SHORT EXERCISE >> Using the data beneath this instruction, retype only the lines from the one that contains "make_transistor_circuit()" down to the one that contains "bpy.data.objects.remove(obj)", both included, exactly as they appear.

EXERCISE INPUTS >>
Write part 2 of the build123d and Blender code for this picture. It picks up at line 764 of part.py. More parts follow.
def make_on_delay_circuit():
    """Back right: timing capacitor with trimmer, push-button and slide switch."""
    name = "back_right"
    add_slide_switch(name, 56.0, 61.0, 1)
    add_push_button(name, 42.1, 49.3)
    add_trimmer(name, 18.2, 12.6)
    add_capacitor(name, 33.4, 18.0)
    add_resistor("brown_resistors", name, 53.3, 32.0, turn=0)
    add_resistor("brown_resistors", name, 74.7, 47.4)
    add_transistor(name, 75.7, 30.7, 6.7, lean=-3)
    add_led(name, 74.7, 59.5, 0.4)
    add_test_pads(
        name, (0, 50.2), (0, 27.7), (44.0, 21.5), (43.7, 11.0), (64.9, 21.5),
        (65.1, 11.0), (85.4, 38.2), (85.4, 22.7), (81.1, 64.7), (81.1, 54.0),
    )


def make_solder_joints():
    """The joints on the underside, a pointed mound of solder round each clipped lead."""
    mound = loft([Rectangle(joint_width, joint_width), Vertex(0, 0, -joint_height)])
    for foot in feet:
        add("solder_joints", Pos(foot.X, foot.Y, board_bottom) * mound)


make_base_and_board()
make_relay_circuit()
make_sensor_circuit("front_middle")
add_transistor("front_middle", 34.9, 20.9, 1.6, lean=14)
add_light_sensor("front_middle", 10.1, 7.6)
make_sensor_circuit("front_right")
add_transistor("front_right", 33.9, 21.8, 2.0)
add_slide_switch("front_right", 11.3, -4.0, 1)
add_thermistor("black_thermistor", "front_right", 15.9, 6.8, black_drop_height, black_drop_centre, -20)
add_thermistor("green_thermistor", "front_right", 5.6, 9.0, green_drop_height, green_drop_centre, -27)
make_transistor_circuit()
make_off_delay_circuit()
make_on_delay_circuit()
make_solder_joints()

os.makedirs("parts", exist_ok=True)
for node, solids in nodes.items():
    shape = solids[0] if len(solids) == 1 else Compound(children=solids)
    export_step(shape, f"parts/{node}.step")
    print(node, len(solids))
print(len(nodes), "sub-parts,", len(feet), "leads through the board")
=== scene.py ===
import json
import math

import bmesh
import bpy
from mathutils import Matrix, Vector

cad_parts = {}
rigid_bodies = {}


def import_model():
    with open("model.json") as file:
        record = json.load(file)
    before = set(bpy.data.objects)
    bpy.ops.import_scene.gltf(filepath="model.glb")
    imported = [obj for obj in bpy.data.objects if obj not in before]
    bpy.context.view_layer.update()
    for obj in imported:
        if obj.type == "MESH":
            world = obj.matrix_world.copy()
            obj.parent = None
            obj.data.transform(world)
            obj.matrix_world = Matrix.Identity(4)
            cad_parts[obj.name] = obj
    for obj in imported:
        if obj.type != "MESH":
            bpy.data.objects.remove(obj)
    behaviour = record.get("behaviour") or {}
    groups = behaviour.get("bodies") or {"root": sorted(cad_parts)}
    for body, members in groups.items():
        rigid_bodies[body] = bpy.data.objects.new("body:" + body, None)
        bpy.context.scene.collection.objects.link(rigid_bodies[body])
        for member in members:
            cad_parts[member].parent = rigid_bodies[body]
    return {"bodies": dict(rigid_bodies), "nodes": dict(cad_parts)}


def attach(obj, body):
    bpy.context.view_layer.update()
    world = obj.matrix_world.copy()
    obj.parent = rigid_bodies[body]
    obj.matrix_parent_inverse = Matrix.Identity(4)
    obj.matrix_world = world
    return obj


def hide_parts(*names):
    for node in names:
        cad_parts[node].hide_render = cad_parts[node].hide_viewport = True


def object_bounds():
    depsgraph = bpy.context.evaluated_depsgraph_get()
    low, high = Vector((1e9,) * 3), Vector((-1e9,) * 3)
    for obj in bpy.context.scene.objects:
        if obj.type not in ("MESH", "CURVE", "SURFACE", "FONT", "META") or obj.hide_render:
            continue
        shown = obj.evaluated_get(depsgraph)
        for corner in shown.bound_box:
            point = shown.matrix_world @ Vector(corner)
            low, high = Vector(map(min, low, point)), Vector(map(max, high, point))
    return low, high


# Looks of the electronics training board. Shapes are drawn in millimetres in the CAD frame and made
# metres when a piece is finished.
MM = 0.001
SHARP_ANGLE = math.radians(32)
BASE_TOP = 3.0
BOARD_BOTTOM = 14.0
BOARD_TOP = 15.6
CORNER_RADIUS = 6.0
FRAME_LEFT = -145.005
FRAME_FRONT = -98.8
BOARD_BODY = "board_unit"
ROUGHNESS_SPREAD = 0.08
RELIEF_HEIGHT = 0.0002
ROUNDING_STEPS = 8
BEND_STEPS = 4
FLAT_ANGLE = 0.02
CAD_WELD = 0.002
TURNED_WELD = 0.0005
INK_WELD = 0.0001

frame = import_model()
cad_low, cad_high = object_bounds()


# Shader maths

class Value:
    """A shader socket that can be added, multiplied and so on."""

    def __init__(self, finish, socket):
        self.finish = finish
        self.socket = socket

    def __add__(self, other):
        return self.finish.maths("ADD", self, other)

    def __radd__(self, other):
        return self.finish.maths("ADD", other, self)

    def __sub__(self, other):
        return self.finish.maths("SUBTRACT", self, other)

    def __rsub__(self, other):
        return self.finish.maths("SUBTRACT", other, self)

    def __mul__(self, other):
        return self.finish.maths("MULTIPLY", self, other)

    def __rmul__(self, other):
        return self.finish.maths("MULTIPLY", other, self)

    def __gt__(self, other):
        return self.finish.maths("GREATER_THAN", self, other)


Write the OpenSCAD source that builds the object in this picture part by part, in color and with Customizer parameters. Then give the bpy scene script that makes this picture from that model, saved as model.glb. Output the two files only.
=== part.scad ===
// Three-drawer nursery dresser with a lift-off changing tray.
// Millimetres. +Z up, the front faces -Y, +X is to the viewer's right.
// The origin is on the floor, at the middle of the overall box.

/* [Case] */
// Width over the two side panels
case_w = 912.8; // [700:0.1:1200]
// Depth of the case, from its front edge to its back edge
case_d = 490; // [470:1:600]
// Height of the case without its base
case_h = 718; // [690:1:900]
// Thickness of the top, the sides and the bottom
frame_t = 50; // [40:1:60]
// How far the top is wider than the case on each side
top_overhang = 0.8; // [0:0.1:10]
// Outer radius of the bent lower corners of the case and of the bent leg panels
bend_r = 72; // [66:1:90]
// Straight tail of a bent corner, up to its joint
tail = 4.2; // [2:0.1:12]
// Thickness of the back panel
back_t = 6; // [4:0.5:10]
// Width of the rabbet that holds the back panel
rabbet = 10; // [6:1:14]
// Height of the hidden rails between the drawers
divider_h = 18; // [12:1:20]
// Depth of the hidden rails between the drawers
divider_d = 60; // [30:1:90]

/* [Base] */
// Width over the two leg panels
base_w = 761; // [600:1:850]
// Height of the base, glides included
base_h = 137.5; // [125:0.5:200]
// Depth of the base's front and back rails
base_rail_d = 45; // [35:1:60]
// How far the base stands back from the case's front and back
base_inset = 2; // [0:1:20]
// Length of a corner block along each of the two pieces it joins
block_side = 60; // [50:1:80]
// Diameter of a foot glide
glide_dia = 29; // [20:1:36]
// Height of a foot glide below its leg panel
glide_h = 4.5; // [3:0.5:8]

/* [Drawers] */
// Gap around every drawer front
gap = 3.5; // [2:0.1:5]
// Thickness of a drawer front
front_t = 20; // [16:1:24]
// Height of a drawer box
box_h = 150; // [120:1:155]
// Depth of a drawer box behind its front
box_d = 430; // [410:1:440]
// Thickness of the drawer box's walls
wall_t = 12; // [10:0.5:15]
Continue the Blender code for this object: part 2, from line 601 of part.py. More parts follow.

RESULT >>
make_transistor_circuit()
make_off_delay_circuit()
make_on_delay_circuit()
make_solder_joints()

os.makedirs("parts", exist_ok=True)
for node, solids in nodes.items():
    shape = solids[0] if len(solids) == 1 else Compound(children=solids)
    export_step(shape, f"parts/{node}.step")
    print(node, len(solids))
print(len(nodes), "sub-parts,", len(feet), "leads through the board")
=== scene.py ===
import json
import math

import bmesh
import bpy
from mathutils import Matrix, Vector

cad_parts = {}
rigid_bodies = {}


def import_model():
    with open("model.json") as file:
        record = json.load(file)
    before = set(bpy.data.objects)
    bpy.ops.import_scene.gltf(filepath="model.glb")
    imported = [obj for obj in bpy.data.objects if obj not in before]
    bpy.context.view_layer.update()
    for obj in imported:
        if obj.type == "MESH":
            world = obj.matrix_world.copy()
            obj.parent = None
            obj.data.transform(world)
            obj.matrix_world = Matrix.Identity(4)
            cad_parts[obj.name] = obj
    for obj in imported:
        if obj.type != "MESH":
            bpy.data.objects.remove(obj)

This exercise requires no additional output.